Fees Charged – Throughout the Regulations there is discussion about fees charged to straw vendors. There is an application fee, a weekly license / rental fee, a renewal fee every year. Many of these fees are at the discretion of the Authority. We see in other legislation where these fees are set out in legislation or Regulation. Given the uncertainty, and the confusion this has placed on the straw vendors, I would ask the Government to set forth the scope of fees, and how much will be charged. It is only the right thing to do for small business owners planning for such a transition.
Disciplinary Committee – The Regulations provide for a disciplinary committee that investigates matters and makes recommendation as to suspensions, cancellations or re-instatements of licenses. This committee is appointed by the Authority and reports to the Authority. I have always thought it unjust to have a disciplinary tribunal appointed by the enforcing agency. I would propose that any disciplinary committee be independently appointed and be composed of independent persons. This is for the best interest of all involved, avoiding any allegations of conflict of interest.

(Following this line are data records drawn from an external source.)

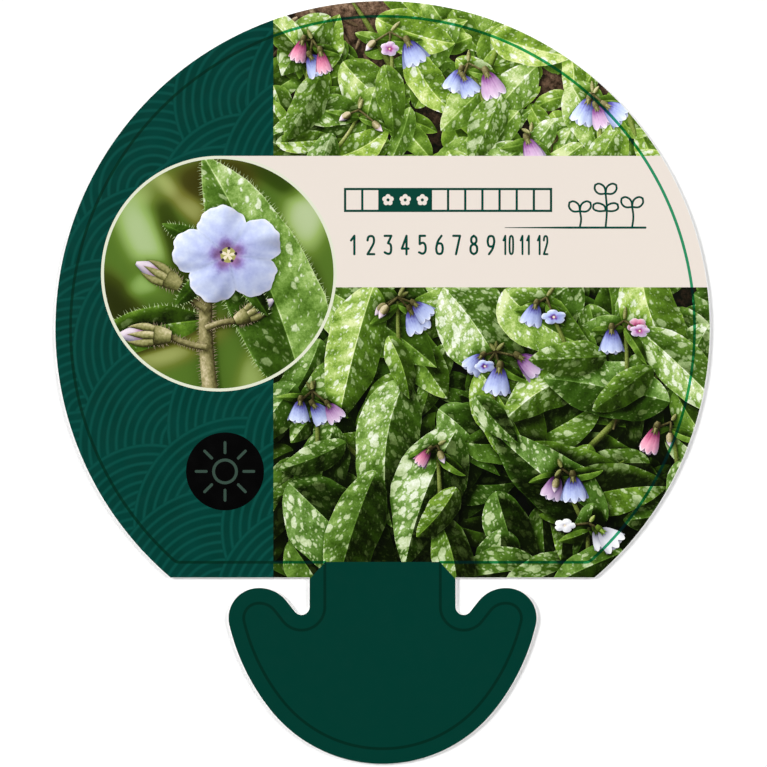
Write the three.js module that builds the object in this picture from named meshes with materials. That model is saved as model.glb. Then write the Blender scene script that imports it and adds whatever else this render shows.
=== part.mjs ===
// A label for a potted garden perennial, in millimetres: one flat sheet of printed polypropylene,
// die-cut in one stroke as a round head, a short neck and an anchor-shaped foot.
// The foot is pushed through a slot in the pot's rim and its two arms catch behind it.
// The label lies face up on Z = 0, with its head towards +Y and its foot towards -Y.
import * as THREE from "three";

// The sheet that the label is cut from
const sheetThickness = 0.5;

// Head: a disc with its lower end cut off straight. Depths here and below run down from its centre.
const headRadius = 42;
const headCutDepth = 32;

// Neck, and the small round at the inner end of the notch on each side of it
const neckHalfWidth = 9.4;
const notchRadius = 1;
const notchDepth = 35.7;

// Foot: a broad round bottom that runs up through a flatter flank into the tip of each arm
const footRadius = 18.4;
const footBottomDepth = 55.9;
const flankRadius = 27.7;
const armTipX = 15.9;
const armTipDepth = 37.15;
const armTipRadius = 3.9;
const armShoulderRadius = 4.5;
const armShoulderStart = THREE.MathUtils.degToRad(80);

// How far a straight step may lie inside the true arc
const chordError = 0.01;

// A point at the given distances from a and b, on the left of the way from a to b
function pointAtDistances(a, fromA, b, fromB) {
  const way = b.clone().sub(a);
  const apart = way.length();
  const along = (fromA ** 2 - fromB ** 2 + apart ** 2) / (2 * apart);
  const aside = Math.sqrt(fromA ** 2 - along ** 2);
  way.normalize();
  return a.clone().addScaledVector(way, along).add(new THREE.Vector2(-way.y, way.x).multiplyScalar(aside));
}

function pointOnCircle(centre, radius, angle) {
  return new THREE.Vector2(Math.cos(angle), Math.sin(angle)).multiplyScalar(radius).add(centre);
}

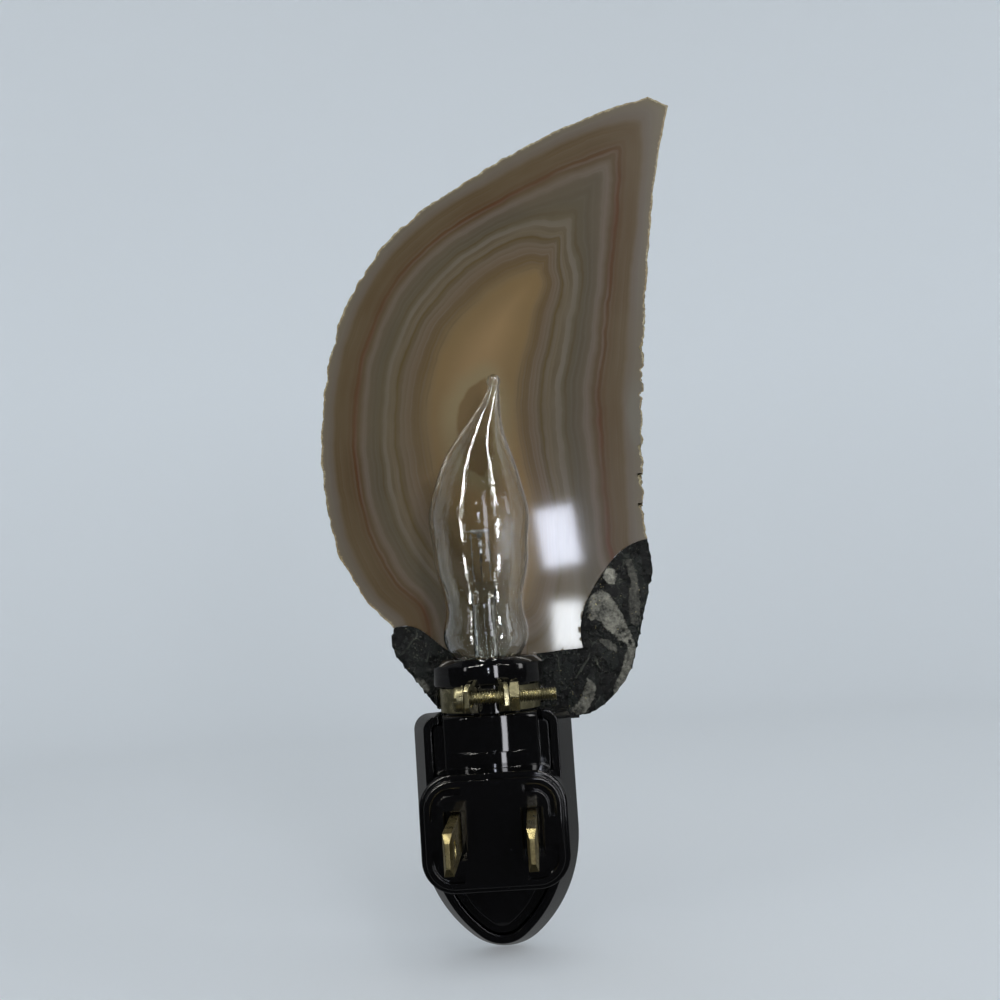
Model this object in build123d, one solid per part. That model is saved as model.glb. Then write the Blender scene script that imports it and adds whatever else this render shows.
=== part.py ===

We are here today to discuss and debate the regulation of a group of Bahamians, straw vendors, who historically has represented a new Bahamas. We have to recognize their contributions to our country, but also as small business owners. This Government has an obligation to recognize this, to respect Bahamians, and be completely honest and up front with this group of Bahamian business people. This was obviously not done, and the straw vendors deserve better.
There are genuine concerns of the vendors that the Government must take into account. I suggest that consultative efforts be undertaken to ensure that all concerns are addressed.
We require better legislative efforts by this Government. Since I have been in this honourable place, I have witnessed sloppy drafting, unsatisfactory effort in bringing legislation to this House. Today is no exception, you on the other side, you who Govern this country, do your job, the Bahamian people demand better, and in short time, they will get better.